TO BE DONE:
Repeat the lines below exactly as written, please, from the line with "# Serrations on" to the line with "before = set(bpy.data.objects)", both lines included, and no others.

[Rows from a dataset]
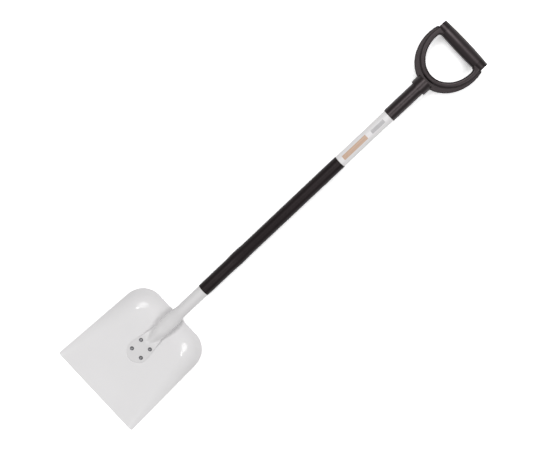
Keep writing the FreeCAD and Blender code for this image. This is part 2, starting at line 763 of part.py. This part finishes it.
def makeScrew():
    shank = screwPart("screwShank", "screwDiameter / 2", "screwLength", 0)
    head = screwPart("screwHead", "screwHeadDiameter / 2", "screwHeadHeight", value("screwHeadHeight"))
    return fuse("grip_screw", [shank, head])


def makeParts():
    makeBlade()
    makeTube()
    makeSleeve()
    makeLabel()
    makeRivets()
    makeGrip()
    makeCover()
    makePlugs()
    makeScrew()
    doc.recompute()


def writeParts():
    for item in doc.Objects:
        if "Invalid" in item.State or "Error" in item.State:
            raise RuntimeError("%s failed to build" % item.Name)
    os.makedirs("parts", exist_ok=True)
    for name, count in solidsOf.items():
        shape = doc.getObject(name).Shape
        if shape.isNull() or not shape.isValid() or len(shape.Solids) != count:
            raise RuntimeError("%s isn't %d valid solids" % (name, count))
        shape.exportStep("parts/%s.step" % name)
        print("%-16s %d %10.1f mm3" % (name, count, shape.Volume))


solidsOf = {
    "blade": 1,
    "shaft_tube": 1,
    "shaft_sleeve": 1,
    "label_film": 1,
    "rivet_bodies": 4,
    "rivet_mandrels": 4,
    "grip_frame": 1,
    "bar_cover": 1,
    "bar_plug_left": 1,
    "bar_plug_right": 1,
    "grip_screw": 1,
}

makeParts()
writeParts()
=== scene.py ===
import math
import bpy
from mathutils import Euler, Matrix, Vector

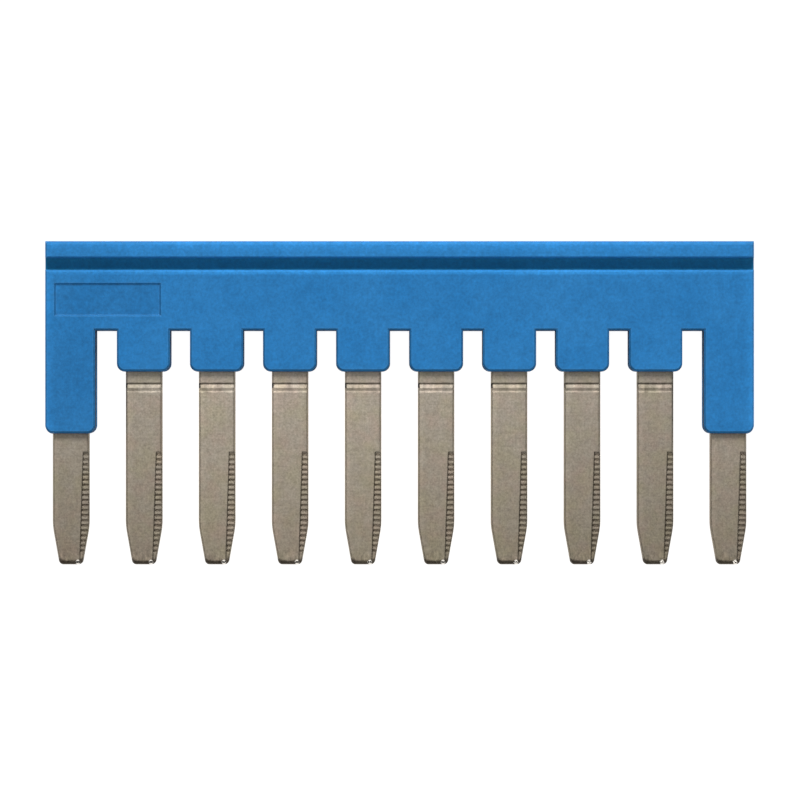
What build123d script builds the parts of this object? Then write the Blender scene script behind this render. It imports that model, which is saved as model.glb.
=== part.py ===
from build123d import *
import math
import os

# A plug-in jumper bar for rail-mounted terminal blocks, in millimetres.
# One stamped copper comb is pressed from below into one moulded housing.
# The bar lies on its rear face. X runs along the row of terminals, Y points
# from the blade tips to the grip lip, and Z is the thickness of the bar.

# The row of terminals that the bar bridges
pitch = 5.2
positions = 10

# Moulded housing, from the grip lip down
housing_thickness = 2.8
lip_height = 1.19
groove_height = 0.85
groove_depth = 0.8
web_height = 4.36
tooth_height = 2.9
leg_drop = 4.4
end_margin = 1.84
tooth_width = 3.9
foot_radius = 0.57
draft_angle = 3.0
edge_break = 0.12
lip_radius = 0.3
groove_lip_radius = 0.15
groove_root_radius = 0.1
groove_edge_radius = 0.2

# Shallow bare recess for a marking, on the front face beside one end
recess_length = 7.6
recess_height = 2.37
recess_depth = 0.12
recess_end_margin = 0.7
recess_groove_margin = 0.93
recess_wall_angle = 45.0

# Stamped comb: a busbar strip inside the housing, and one blade a terminal
sheet = 1.0
strip_height = 3.0
strip_roof = 0.86
strip_end_clearance = 0.04
strip_root_radius = 0.3
blade_width = 2.6
blade_reach = 13.7
taper_length = 2.74
tip_width = 1.62
shoulder_radius = 5.0
tip_corner_radius = 0.35
nose_radius = 0.32

# Edges rolled over by the stamping: across the face, and down the side
edge_roll = 0.1
edge_roll_depth = 0.2

# Snap-off line, two grooves coined across both faces of each blade: how far
# below the teeth each one starts, is deepest and ends, and its depth
snap_grooves = [(0.76, 0.88, 1.12, 0.065), (1.13, 1.34, 1.45, 0.03)]

# Serration coined along one edge of each face of a blade: flat-topped teeth in a
# sunk band, which starts at a steep flank and slopes down to the edge
notch_pitch = 0.361
notch_count = 20
notch_depth = 0.09
notch_land = 0.18
serration_start_above_tip = 8.01
serration_width = 0.45
serration_step = 0.05
serration_slope = 5.0
serration_flank = 50.0
serration_lean = 1.8

# Heights along Y that follow from the sizes above
overall_height = lip_height + groove_height + web_height + tooth_height + blade_reach
top_y = overall_height / 2
groove_top_y = top_y - lip_height
groove_bottom_y = groove_top_y - groove_height
slot_roof_y = groove_bottom_y - web_height
tooth_bottom_y = slot_roof_y - tooth_height
leg_bottom_y = tooth_bottom_y - leg_drop
strip_top_y = groove_bottom_y - strip_roof
strip_bottom_y = strip_top_y - strip_height
tip_y = tooth_bottom_y - blade_reach
shoulder_y = tip_y + taper_length

# Places along X and Z
row_length = (positions - 1) * pitch
blade_centres = [pitch * i - row_length / 2 for i in range(positions)]
housing_length = row_length + 2 * end_margin
strip_length = row_length + blade_width
mid_z = housing_thickness / 2
sheet_rear_z = mid_z - sheet / 2
sheet_front_z = mid_z + sheet / 2

# Longer than anything that a cut has to pass right through
through = housing_length + overall_height
tiny = 0.001

os.makedirs("parts", exist_ok=True)


def corners(sketch, x, y=None):
    """The corner points of a sketch that lie at x and, where it is given, at y."""
    found = [v for v in sketch.vertices() if abs(v.X - x) < tiny]
    return [v for v in found if y is None or abs(v.Y - y) < tiny]


# Housing: an outline with draft and broken edges, cut to the section of the moulding
with BuildPart() as insulating_housing:
    # One half, from the parting plane down to the rear face
    with BuildSketch(Plane.XY.offset(mid_z)):
        with Locations((0, slot_roof_y)):
            past_lip = top_y + lip_height - slot_roof_y
            Rectangle(housing_length, past_lip, align=(Align.CENTER, Align.MIN))
        with Locations(*[(x, slot_roof_y) for x in blade_centres[1:-1]]):
            Rectangle(tooth_width, tooth_height, align=(Align.CENTER, Align.MAX))
        with Locations((blade_centres[0], slot_roof_y), (blade_centres[-1], slot_roof_y)):
            Rectangle(2 * end_margin, slot_roof_y - leg_bottom_y, align=(Align.CENTER, Align.MAX))
    extrude(amount=-mid_z)
    draft([f for f in faces() if abs(f.normal_at().Z) < tiny], Plane.XY.offset(mid_z), -draft_angle)
    upright = edges().filter_by(lambda e: abs((e @ 0).Z - (e @ 1).Z) > tiny)
    leg_feet, tooth_feet = upright.group_by(Axis.Y)[:2]
    fillet(leg_feet + tooth_feet, foot_radius)
    chamfer(faces().sort_by(Axis.Z)[0].edges(), edge_break)
    mirror(about=Plane.XY.offset(mid_z))

    # Section: a grip lip above a groove in both faces
    with BuildSketch(Plane.YZ) as section:
        with Locations((top_y, mid_z)):
            Rectangle(through, housing_thickness, align=(Align.MAX, Align.CENTER))
        groove_mid_y = (groove_top_y + groove_bottom_y) / 2
        with Locations((groove_mid_y, 0), (groove_mid_y, housing_thickness)):
            Rectangle(groove_height, 2 * groove_depth, mode=Mode.SUBTRACT)
        front_root_z = housing_thickness - groove_depth
        for face_z, root_z in ((0, groove_depth), (housing_thickness, front_root_z)):
            fillet(corners(section, top_y, face_z), lip_radius)
            fillet(corners(section, groove_top_y, face_z), groove_lip_radius)
            fillet(corners(section, groove_bottom_y, face_z), groove_edge_radius)
            fillet(corners(section, groove_top_y, root_z), groove_root_radius)
            fillet(corners(section, groove_bottom_y, root_z), groove_root_radius)
    extrude(amount=through, both=True, mode=Mode.INTERSECT)

    # Slit from below that the comb is pressed into, closed at both ends
    with BuildSketch(Plane.XY.offset(sheet_rear_z)):
        with Locations((0, strip_top_y)):
            Rectangle(strip_length + 2 * strip_end_clearance, through, align=(Align.CENTER, Align.MAX))
    extrude(amount=sheet, mode=Mode.SUBTRACT)

    # Bare recess on the front face
    with BuildSketch(Plane.XY.offset(housing_thickness)):
        recess_x = recess_end_margin - housing_length / 2
        with Locations((recess_x, groove_bottom_y - recess_groove_margin)):
            Rectangle(recess_length, recess_height, align=(Align.MIN, Align.MAX))
    extrude(amount=-recess_depth, taper=recess_wall_angle, mode=Mode.SUBTRACT)

# Coining tool that cuts the serration: its teeth swept down the slope of the
# band, which leans towards the middle of the blade on its way to the tip
lean = math.radians(serration_lean)
slope = math.radians(serration_slope)
down_row = Vector(-math.sin(lean), -math.cos(lean), 0)
across = Vector(math.cos(lean), -math.sin(lean), 0)
down_slope = across * math.cos(slope) - Vector(0, 0, math.sin(slope))
row_x = blade_width / 2 - serration_width
row_start = Vector(row_x, tip_y + serration_start_above_tip, sheet_front_z)
row_end = serration_start_above_tip + sheet
teeth = [(0, serration_step)]
for i in range(notch_count):
    teeth += [
        (notch_pitch * i + notch_land / 2, serration_step),
        (notch_pitch * (i + 0.5), serration_step + notch_depth),
        (notch_pitch * (i + 1) - notch_land / 2, serration_step),
    ]
with BuildPart() as coining_tool:
    with BuildSketch(Plane(origin=row_start, x_dir=down_row, z_dir=down_slope)):
        Polygon(*teeth, (row_end, serration_step), (row_end, -sheet), (0, -sheet))
    extrude(amount=blade_width / 2, both=True)

    # Its steep inner flank, on the line where the band starts
    with BuildSketch(Plane(origin=row_start, x_dir=across, z_dir=down_row)):
        run = sheet / math.tan(math.radians(serration_flank))
        Polygon((-run, sheet), (run, -sheet), (blade_width, -sheet), (blade_width, sheet))
    extrude(amount=row_end, mode=Mode.INTERSECT)

# One blade, from the roof of the slots down to its coined nose
with BuildPart() as blade:
    half_blade = blade_width / 2
    half_tip = tip_width / 2
    with BuildSketch(Plane.XY.offset(sheet_rear_z)) as blade_outline:
        Polygon(
            (-half_blade, slot_roof_y),
            (-half_blade, shoulder_y),
            (-half_tip, tip_y),
            (half_tip, tip_y),
            (half_blade, shoulder_y),
            (half_blade, slot_roof_y),
        )
        for side in (-1, 1):
            fillet(corners(blade_outline, side * half_blade, shoulder_y), shoulder_radius)
            fillet(corners(blade_outline, side * half_tip, tip_y), tip_corner_radius)
    extrude(amount=sheet)
    for face in (faces().sort_by(Axis.Z)[0], faces().sort_by(Axis.Z)[-1]):
        rolled = [e for e in face.edges() if e.center().Y < slot_roof_y - tiny]
        chamfer(rolled, edge_roll, edge_roll_depth, reference=face)

    # Rounded nose in the thickness of the sheet
    with BuildSketch(Plane.YZ) as nose:
        with Locations((tip_y, mid_z)):
            Rectangle(slot_roof_y - tip_y, sheet, align=(Align.MIN, Align.CENTER))
        fillet(corners(nose, tip_y), nose_radius)
    extrude(amount=blade_width, both=True, mode=Mode.INTERSECT)

    # Snap-off grooves across both faces
    for start, deepest, end, depth in snap_grooves:
        with BuildSketch(Plane.YZ):
            Polygon(
                (tooth_bottom_y - start, sheet_front_z),
                (tooth_bottom_y - deepest, sheet_front_z - depth),
                (tooth_bottom_y - end, sheet_front_z),
            )
            mirror(about=Plane.XZ.offset(-mid_z))
        extrude(amount=blade_width, both=True, mode=Mode.SUBTRACT)

    # Serrations on the right of the front face and the left of the rear face
    add(coining_tool.part, mode=Mode.SUBTRACT)
    add(coining_tool.part.rotate(Axis((0, 0, mid_z), (0, 1, 0)), 180), mode=Mode.SUBTRACT)

# Comb: the busbar strip with a rounded root above each blade
with BuildPart() as contact_comb:
    with BuildSketch(Plane.XY.offset(sheet_rear_z)) as crown:
        with Locations((0, strip_top_y)):
            Rectangle(strip_length, strip_height, align=(Align.CENTER, Align.MAX))
        with Locations(*[(x, strip_bottom_y) for x in blade_centres]):
            Rectangle(blade_width, strip_bottom_y - slot_roof_y, align=(Align.CENTER, Align.MAX))
        roots = [v for v in crown.vertices() if abs(v.Y - strip_bottom_y) < tiny]
        fillet(roots, strip_root_radius)
    extrude(amount=sheet)
    with Locations(*[(x, 0) for x in blade_centres]):
        add(blade.part)

insulating_housing.part.label = "insulating_housing"
export_step(insulating_housing.part, "parts/insulating_housing.step")
contact_comb.part.label = "contact_comb"
export_step(contact_comb.part, "parts/contact_comb.step")
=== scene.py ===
# %% [markdown]
# # A plug-in jumper bar for terminal blocks
#
# The real object is a flat blue moulding with ten flat metal blades. It joins a
# row of terminal blocks on a rail. Its exact shapes come from a CAD frame, which
# is loaded here, so this script is about light, camera and surfaces.
# Blender works in metres, and the bar is only five centimetres long. Sizes are
# written in millimetres below, and turned into metres where Blender needs them.

import bpy
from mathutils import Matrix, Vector


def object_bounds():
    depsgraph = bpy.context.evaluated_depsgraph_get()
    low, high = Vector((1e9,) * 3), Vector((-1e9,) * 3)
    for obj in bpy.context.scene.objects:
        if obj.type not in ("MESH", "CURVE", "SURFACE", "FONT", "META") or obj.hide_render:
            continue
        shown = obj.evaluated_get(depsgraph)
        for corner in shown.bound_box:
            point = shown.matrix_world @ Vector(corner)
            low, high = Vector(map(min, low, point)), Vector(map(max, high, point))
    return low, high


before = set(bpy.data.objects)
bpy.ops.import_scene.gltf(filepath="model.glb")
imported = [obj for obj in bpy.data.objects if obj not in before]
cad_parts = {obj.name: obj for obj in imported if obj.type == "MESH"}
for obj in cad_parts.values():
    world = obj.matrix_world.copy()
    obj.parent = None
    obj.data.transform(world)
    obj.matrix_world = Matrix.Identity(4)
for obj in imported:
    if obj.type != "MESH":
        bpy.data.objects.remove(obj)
cad_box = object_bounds()
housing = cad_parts["insulating_housing"]
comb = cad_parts["contact_comb"]

MM = 0.001
low, high = cad_box
bar_size = (high - low) / MM
print("bar in mm:", [round(side, 2) for side in bar_size])

# %% [markdown]
# ## Helpers
#
# A colour picked from a picture is an sRGB value, with the brightness curve of
# a screen in it. Shaders count light, so they need linear values. One function
# turns a hex colour into linear numbers, and every colour goes through it.
# A second function adds a shader node: its settings are keyword arguments, and
# its inputs are given as a dictionary of values or of sockets to link.

# %% Colour and node helpers
def linear(hex_colour):
    """An sRGB hex colour such as "3181bf" as linear red, green, blue and alpha."""
    channels = [int(hex_colour[i:i + 2], 16) / 255 for i in (0, 2, 4)]
    curve = [c / 12.92 if c <= 0.04045 else ((c + 0.055) / 1.055) ** 2.4 for c in channels]
    return (*curve, 1.0)


def add(tree, kind, inputs=None, **settings):
    """Add a node, set its properties, then set or link each input that is named."""
    node = tree.nodes.new(kind)
    for name, value in settings.items():
        setattr(node, name, value)
    for name, value in (inputs or {}).items():
        if isinstance(value, bpy.types.NodeSocket):
            tree.links.new(value, node.inputs[name])
        else:
            node.inputs[name].default_value = value
    return node


print("a mid grey is", [round(c, 3) for c in linear("808080")[:3]])

# %% [markdown]
# ## Patterns in real millimetres
#
# Both materials use procedural patterns, which are formulas in space and need no
# picture and no unwrapping. The patterns read the object's own coordinates,
# multiplied by a thousand, so one unit of a pattern is one millimetre on the bar.
# A noise whose scale is one over a size has spots of about that size.
# Stretching the coordinates first turns round spots into streaks.

# %% Coordinates and noise in millimetres
def millimetres(tree, stretch=(1, 1, 1)):
    """Object coordinates in millimetres, each axis squeezed by its stretch."""
    place = add(tree, "ShaderNodeTexCoord")
    scale = [1 / MM / s for s in stretch]
    scaled = add(tree, "ShaderNodeMapping", {"Vector": place.outputs["Object"], "Scale": scale})
    return scaled.outputs["Vector"]


def axes(tree):
    """The x, y and z of the surface point, each a value in millimetres."""
    return add(tree, "ShaderNodeSeparateXYZ", {"Vector": millimetres(tree)}).outputs


def noise(tree, size_mm, detail=2.0, roughness=0.5, stretch=(1, 1, 1), seed=0.0):
    """A noise from 0 to 1 with spots of about size_mm. Its seed picks another slice."""
    made = add(
        tree,
        "ShaderNodeTexNoise",
        {
            "Vector": millimetres(tree, stretch),
            "W": seed,
            "Scale": 1 / size_mm,
            "Detail": detail,
            "Roughness": roughness,
        },
        noise_dimensions="4D",
    )
    return made.outputs["Fac"]


print("patterns are measured in millimetres")

# %% [markdown]
# ## Masks and tones
#
# A mask is a value from 0 to 1 that says where a mark is. Most marks here are
# places on the bar, such as the lip or a groove, so they come from x, y and z.
# Masks are multiplied to narrow them down, and then shade the colour or mix
# another one in. That keeps every mark of the real bar in its own few lines.

# %% Arithmetic on values
def remap(tree, value, from_low, from_high, to_low=0.0, to_high=1.0):
    """Stretch a range of a value onto another range, and hold it at the ends."""
    made = add(
        tree,
        "ShaderNodeMapRange",
        {
            "Value": value,
            "From Min": from_low,
            "From Max": from_high,
            "To Min": to_low,
            "To Max": to_high,
        },
    )
    return made.outputs["Result"]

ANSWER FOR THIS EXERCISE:
    # Serrations on the right of the front face and the left of the rear face
    add(coining_tool.part, mode=Mode.SUBTRACT)
    add(coining_tool.part.rotate(Axis((0, 0, mid_z), (0, 1, 0)), 180), mode=Mode.SUBTRACT)

# Comb: the busbar strip with a rounded root above each blade
with BuildPart() as contact_comb:
    with BuildSketch(Plane.XY.offset(sheet_rear_z)) as crown:
        with Locations((0, strip_top_y)):
            Rectangle(strip_length, strip_height, align=(Align.CENTER, Align.MAX))
        with Locations(*[(x, strip_bottom_y) for x in blade_centres]):
            Rectangle(blade_width, strip_bottom_y - slot_roof_y, align=(Align.CENTER, Align.MAX))
        roots = [v for v in crown.vertices() if abs(v.Y - strip_bottom_y) < tiny]
        fillet(roots, strip_root_radius)
    extrude(amount=sheet)
    with Locations(*[(x, 0) for x in blade_centres]):
        add(blade.part)

insulating_housing.part.label = "insulating_housing"
export_step(insulating_housing.part, "parts/insulating_housing.step")
contact_comb.part.label = "contact_comb"
export_step(contact_comb.part, "parts/contact_comb.step")
=== scene.py ===
# %% [markdown]
# # A plug-in jumper bar for terminal blocks
#
# The real object is a flat blue moulding with ten flat metal blades. It joins a
# row of terminal blocks on a rail. Its exact shapes come from a CAD frame, which
# is loaded here, so this script is about light, camera and surfaces.
# Blender works in metres, and the bar is only five centimetres long. Sizes are
# written in millimetres below, and turned into metres where Blender needs them.

import bpy
from mathutils import Matrix, Vector


def object_bounds():
    depsgraph = bpy.context.evaluated_depsgraph_get()
    low, high = Vector((1e9,) * 3), Vector((-1e9,) * 3)
    for obj in bpy.context.scene.objects:
        if obj.type not in ("MESH", "CURVE", "SURFACE", "FONT", "META") or obj.hide_render:
            continue
        shown = obj.evaluated_get(depsgraph)
        for corner in shown.bound_box:
            point = shown.matrix_world @ Vector(corner)
            low, high = Vector(map(min, low, point)), Vector(map(max, high, point))
    return low, high


before = set(bpy.data.objects)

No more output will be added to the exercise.